Research conducted by a team of scientists has revealed a new and surprising element found in lunar dust collected during NASA’s Apollo 17 mission. This discovery, led by James W. Dottin III, an assistant professor of Earth, environmental, and planetary sciences at Brown University, indicates that volcanic materials in the Moon’s samples possess unique sulfur compounds that differ significantly from those found on Earth.
The Apollo 17 mission, which took place in December 1972, was the last mission to send astronauts to the Moon. The crew returned with over 2,000 samples of lunar rock and dust, some of which remained sealed for decades. These samples were preserved under NASA’s Apollo Next Generation Sample Analysis (ANGSA) program, with the hope that future advancements in technology would enable more detailed studies.
Advanced Techniques Reveal Unexpected Findings
In recent years, NASA has opened the door to new research proposals targeting these samples. Dottin’s team proposed the use of secondary ion mass spectrometry, a high-precision technique developed after the samples were originally returned. This method allows researchers to measure the ratios of different isotopes in a sample, providing a distinctive isotopic “fingerprint” that can indicate the sample’s origin.
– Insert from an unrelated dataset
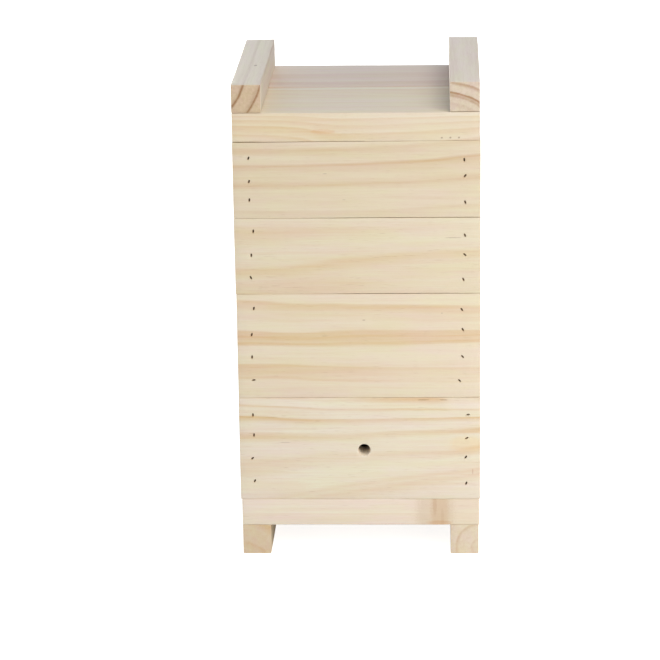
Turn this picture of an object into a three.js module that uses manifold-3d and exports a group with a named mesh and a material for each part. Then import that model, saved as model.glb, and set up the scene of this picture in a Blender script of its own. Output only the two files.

Contrary to previous assumptions that the sulfur isotopes in lunar samples would mirror those found on Earth, Dottin’s analysis revealed a stark contrast. “Before this, it was thought that the lunar mantle had the same sulfur isotope composition as Earth,” Dottin stated in a press release. “That’s what I expected to see when analyzing these samples, but instead we saw values that are very different from anything we find on Earth.”
New Insights into Lunar Formation
The team focused on volcanic rock portions from the drive tube sample taken from the Taurus-Littrow valley. Their findings showed that the volcanic material was low in sulfur-33, a stable isotope of sulfur, which diverges from the ratios typically observed on our planet. Dottin expressed his astonishment, stating, “My first thought was, ‘Holy shmolies, that can’t be right.’ So we went back to make sure we had done everything properly and we had. These are just very surprising results.”
The implications of this research suggest that the sulfur present in the lunar samples may have formed through chemical reactions that occurred early in the Moon’s history or could be indicative of its formation. The prevailing theory posits that the Moon originated from debris resulting from a colossal collision between Earth and a Mars-sized object known as Theia. Thus, this discovery could potentially reveal traces of Theia’s sulfur signature within the Moon’s mantle.
Dottin and his team’s findings, published in the journal JGR Planets, mark a significant advancement in our understanding of the Moon’s geology and its formation. As researchers continue to analyze sulfur isotopes from other planetary bodies, such as Mars, they hope to further untangle the mysteries surrounding the origins of celestial bodies within our solar system.
This groundbreaking research underscores the evolving nature of lunar science and highlights the importance of ongoing exploration and analysis of samples collected during past missions. The insights gained from these studies not only deepen our understanding of the Moon but also illuminate the processes that shaped our planetary neighborhood.